The Chichinales Formation is part of the larger Neuquén Basin, which takes up much of Neuquén Province and lies west of the Andean Volcanic Belt. is made up of pyroclastic deposits, volcaniclastic and fine sandstones, and mudstones, in contrast to the conglomerates and coarse sandstones prevalent in the underlying El Palo Formation. The geologic makeup of the former suggests that it was an open floodplain region that experienced irregular flooding events and volcanic ashfalls. Its floodplains were interspersed with isolated sandy channels in an overall low-medium energy fluvial system. During the Miocene, the Chichinales Formation had a semi-arid to temperate climate with wide, open environments. There was little relief, restricted wooded areas with temporary water bodies. This is consistent with many Miocene Patagonian ecosystems, such as the Santacrucian-aged Santa Cruz Formation. The flora includes Nothofagus, the southern beech. Non-mammalian animals known consists of reptiles like the lizard Callopistes, an indeterminate crocodyliform, the turtle Chelonoidis, and the tortoise Geochelone. Besides Patagorhacos, phorusrhacids are represented by an incomplete tibiotarsus that was assigned to an indeterminate form of psilopterine prior to the description of Patagorhacos. Other birds recovered include an unnamed charadriiform and the rheiid Opisthodactylus horacioperezi, which was described alongside Patagorhacos. The mammalian fauna is much better represented, such as by meridungulates, xenarthrans, rodents, and metatherians. Meridungulates are purely known from herbivores like the interatheriid Cochilius, hegetotheriids Hegetotheriopsis and Hegetotherium, macraucheniid Cramauchenia, and notoungulate Colpodon are known. Xenarthrans are represented by an unnamed glyptodont, Proeutatus, and Stenotatus, meanwhile the carnivorous sparassodont Cladosictis is the only metatherian known. Rodents are represented by genera like the chinchillid Eoviscaccia, the dasyproctid Australoprocta, and an unnamed octodontoid.
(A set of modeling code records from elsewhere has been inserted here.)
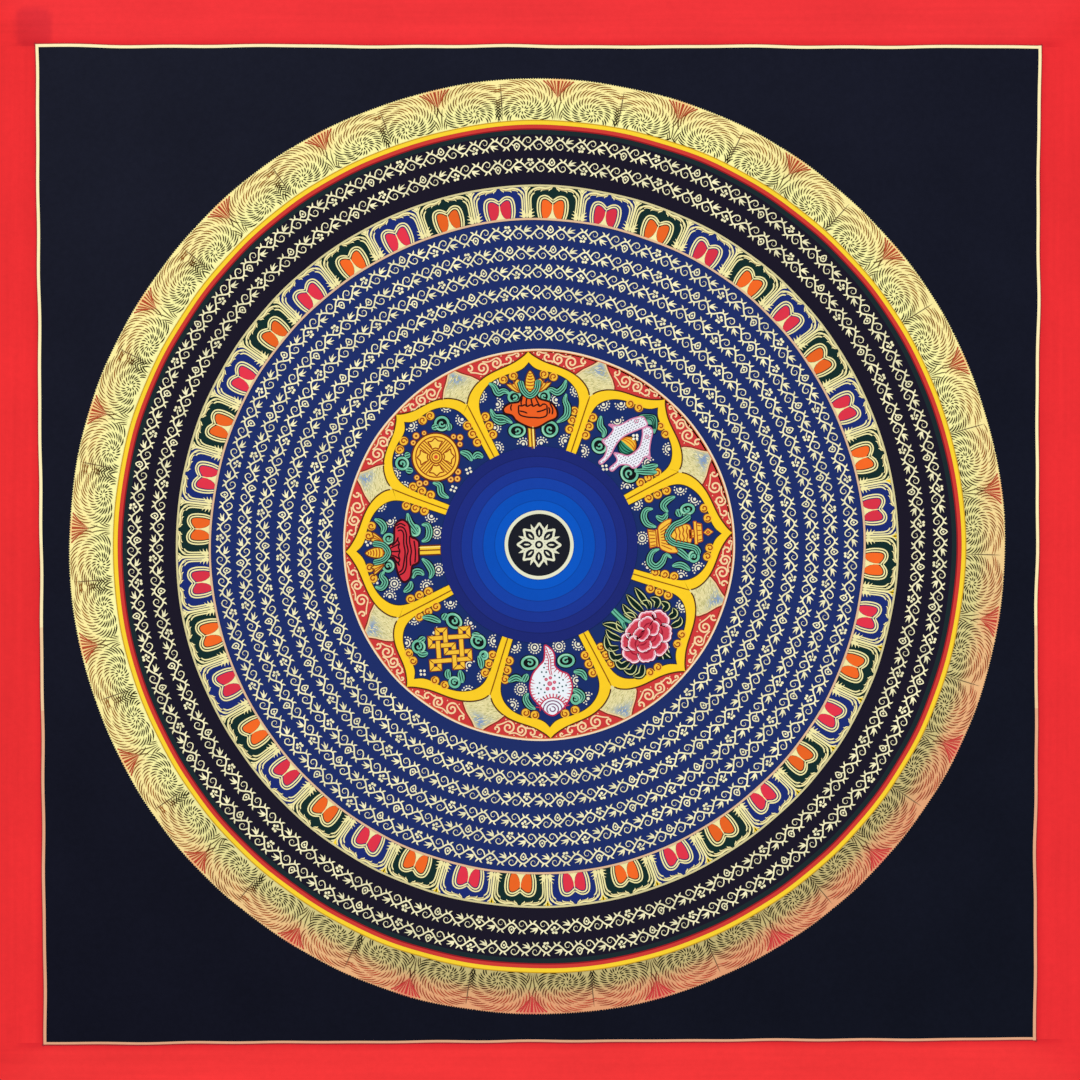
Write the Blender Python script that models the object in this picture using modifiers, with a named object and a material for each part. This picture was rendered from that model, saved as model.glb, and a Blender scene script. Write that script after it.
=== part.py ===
"""A square painted canvas sheet that lies flat, face up, on a surface.

Metres, +Z up.  The origin is the centre of the sheet's underside, the
painting's top edge is towards +Y and its right edge towards +X.  The sheet
is one piece of primed cotton: the coloured ground, the border line and the
whole painted pattern are paint on it, so they have no solid of their own.
"""
import math

import bmesh
import bpy

# Driving dimensions, in metres.
SHEET_WIDTH = 0.510            # cut width, left to right
SHEET_HEIGHT = 0.510           # cut height, bottom to top
SHEET_THICKNESS = 0.0012       # cotton, primed with glue and chalk on both faces

# How far each hand-cut edge strays from its straight line.
EDGE_STRAY = 0.0007
EDGE_FALL_IN = 0.060           # how deep into the sheet the stray still shows
CORNER_WEAR = 0.0012           # how far a handled corner is drawn in

# How finely the sheet is divided, and the soft wear of its rim.
CELLS_PER_SIDE = 28
RIM_ROUNDING = 0.00035
RIM_SEGMENTS = 2
RIM_ANGLE = math.radians(50)

COLLECTION_NAME = "painted_canvas"
NODE_NAME = "canvas_sheet"

# Full bows along each edge, and the shift that makes the four edges unlike.
EDGE_WAVES = {
    "right": (1.5, 0.4),
    "left": (2.0, 2.1),
    "top": (1.2, 1.3),
    "bottom": (1.8, 3.7),
}

PAINT_COLOUR = (0.115, 0.062, 0.070, 1.0)
PAINT_ROUGHNESS = 0.82


def clear_scene():
    """Remove every object that the file starts with."""
    for obj in list(bpy.data.objects):
        bpy.data.objects.remove(obj, do_unlink=True)


def new_collection(name):
    """Add a collection to the scene and return it."""
    collection = bpy.data.collections.new(name)
    bpy.context.scene.collection.children.link(collection)
    return collection


def painted_cotton():
    """Make the matt material of the painted, primed cotton."""
    material = bpy.data.materials.new("painted_cotton")
    material.use_nodes = True
    shader = material.node_tree.nodes["Principled BSDF"]
    shader.inputs["Base Color"].default_value = PAINT_COLOUR
    shader.inputs["Roughness"].default_value = PAINT_ROUGHNESS
    shader.inputs["Metallic"].default_value = 0.0
    material.diffuse_color = PAINT_COLOUR
    return material


def edge_stray(edge, along):
    """Give how far an edge strays outwards at a place from -1 to 1 along it."""
    bows, shift = EDGE_WAVES[edge]
    slow = math.sin(bows * math.pi * along + shift)
    quick = math.sin(3.3 * bows * math.pi * along + 2.0 * shift)
    return EDGE_STRAY * (0.75 * slow + 0.25 * quick)


def fall_in(distance):
    """Fade an edge's stray from 1 at the edge to 0 at EDGE_FALL_IN inside it."""
    reach = min(1.0, max(0.0, distance / EDGE_FALL_IN))
    return (1.0 - reach) ** 2


def shape_outline(mesh_data):
    """Move a rectangular grid's points so that its outline looks cut by hand."""
    half_width = 0.5 * SHEET_WIDTH - EDGE_STRAY
    half_height = 0.5 * SHEET_HEIGHT - EDGE_STRAY
    for vert in mesh_data.verts:
        across, along = 2.0 * vert.co.x, 2.0 * vert.co.y
        side = "right" if across > 0.0 else "left"
        end = "top" if along > 0.0 else "bottom"
        vert.co.x = across * half_width
        vert.co.y = along * half_height
        side_gap = half_width - abs(vert.co.x)
        end_gap = half_height - abs(vert.co.y)
        side_shift = edge_stray(side, along) * fall_in(side_gap)
        end_shift = edge_stray(end, across) * fall_in(end_gap)
        wear = CORNER_WEAR * fall_in(4.0 * side_gap) * fall_in(4.0 * end_gap)
        vert.co.x += math.copysign(side_shift - wear, across)
        vert.co.y += math.copysign(end_shift - wear, along)


def fit_to_size(mesh_data):
    """Centre the outline on the origin and give it the exact cut size."""
    for axis, size in ((0, SHEET_WIDTH), (1, SHEET_HEIGHT)):
        reach = [vert.co[axis] for vert in mesh_data.verts]
        middle = 0.5 * (min(reach) + max(reach))
        scale = size / (max(reach) - min(reach))
        for vert in mesh_data.verts:
            vert.co[axis] = (vert.co[axis] - middle) * scale


def canvas_sheet(collection, material):
    """Make the sheet: a divided square given its thickness and a worn rim."""
    mesh_data = bmesh.new()
    bmesh.ops.create_grid(
        mesh_data,
        x_segments=CELLS_PER_SIDE,
        y_segments=CELLS_PER_SIDE,
        size=0.5,
    )
    shape_outline(mesh_data)
    fit_to_size(mesh_data)
    mesh = bpy.data.meshes.new(NODE_NAME)
    mesh_data.to_mesh(mesh)
    mesh_data.free()
    mesh.materials.append(material)

    sheet = bpy.data.objects.new(NODE_NAME, mesh)
    collection.objects.link(sheet)

    thickness = sheet.modifiers.new("thickness", "SOLIDIFY")
    thickness.thickness = SHEET_THICKNESS
    thickness.offset = 1.0
    thickness.use_even_offset = True

    rim = sheet.modifiers.new("rim", "BEVEL")
    rim.width = RIM_ROUNDING
    rim.segments = RIM_SEGMENTS
    rim.limit_method = "ANGLE"
    rim.angle_limit = RIM_ANGLE
    mesh.shade_smooth()
    return sheet


def main():
    """Build the part."""
    clear_scene()
    collection = new_collection(COLLECTION_NAME)
    canvas_sheet(collection, painted_cotton())


main()
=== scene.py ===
"""A painted mandala canvas: mineral paint and gold lines on primed cotton.

Lengths are millimetres on the sheet as it is seen from above, with x to the
right and y to the painting's top edge; finished meshes are in metres.  Turns
are degrees clockwise from the top.  Colours are display values from 0 to 255
until a mesh is made, which holds them as linear light.
"""
from __future__ import annotations

import logging
import math
from dataclasses import dataclass, field
from enum import Enum, IntEnum
from typing import Callable, Iterable, Sequence

import bpy
import numpy as np
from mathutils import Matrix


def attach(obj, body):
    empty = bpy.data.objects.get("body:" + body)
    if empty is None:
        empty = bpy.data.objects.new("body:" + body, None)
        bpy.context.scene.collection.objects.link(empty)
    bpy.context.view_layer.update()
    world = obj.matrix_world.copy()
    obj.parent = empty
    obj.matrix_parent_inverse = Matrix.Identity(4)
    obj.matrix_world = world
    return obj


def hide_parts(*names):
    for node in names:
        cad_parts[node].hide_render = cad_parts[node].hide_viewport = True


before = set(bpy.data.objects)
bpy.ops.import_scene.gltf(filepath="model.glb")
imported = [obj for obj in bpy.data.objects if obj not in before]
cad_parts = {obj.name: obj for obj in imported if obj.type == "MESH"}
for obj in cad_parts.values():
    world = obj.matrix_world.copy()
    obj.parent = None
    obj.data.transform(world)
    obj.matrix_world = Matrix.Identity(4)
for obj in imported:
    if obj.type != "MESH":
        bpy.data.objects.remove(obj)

LOG = logging.getLogger("painted_canvas")
BODY = "root"
CANVAS_NODE = "canvas_sheet"

METRES = 0.001                     # metres in a millimetre
FULL_TURN = 360.0
PAINT_STEP = 0.04                  # from one coat of paint to the next
COAT_SINK = 0.9                    # share of a step that a coat's edge falls
PATCH_RIM = 0.10                   # width of a painted patch's falling edge
RING_CENTRE = (-1.37, -3.01)       # of the outer rings, drawn with one compass
HEART_CENTRE = (-0.54, -2.36)      # of the middle disc and its petals
STROKE_STEPS = (3, 6, 12, 24, 48, 96, 192)
WEAVE_DEPTH = 0.00015              # metres that bare threads seem to stand proud
PAINT_DEPTH = 0.00012              # the same where they are painted over


class Level(IntEnum):
    """Coats of paint, counted up from the primed cotton."""

    GROUND = 1
    BAND = 2
    CELL = 3
    PEARL = 4
    SHADE = 5
    SHAPE = 6
    LINE = 7
    SCARF = 8
    FOLD = 9
    FIGURE = 10
    DETAIL = 11
    LIGHT = 12
    GLAZE = 13


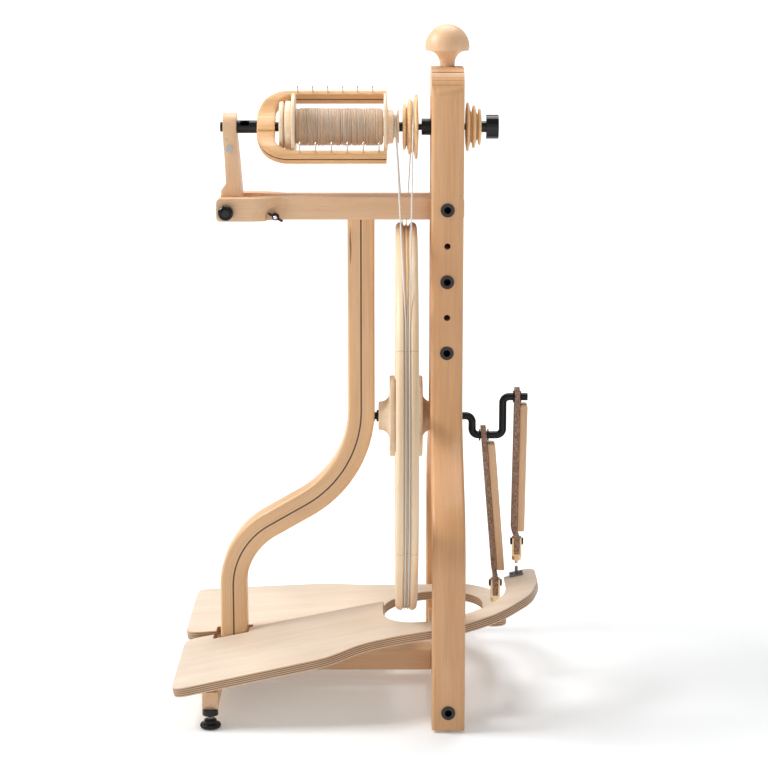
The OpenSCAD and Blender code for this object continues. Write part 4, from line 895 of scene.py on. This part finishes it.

Phorusrhacids had significant ecological overlap with sparassodonts, a clade of carnivorous marsupials, from the Eocene until the Pliocene. Although phorusrhacids have previously been considered drivers of sparassodont extinctions, recent studies such as by Australian researcher Camilo López-Aguirre and colleagues (2017) state that the number of phorusrhacid species is too low to have been a major driver of sparassodont extinctions. Instead, the two have significant overlap in many sites, including in the Chinchinales Formation. This suggests that there may have been niche partitioning between the two groups, with the phorusrhacids typically being cursorial whereas sparassodonts were mostly scansorial. However, predation between the two or competition for medium-sized prey may have been prevalent.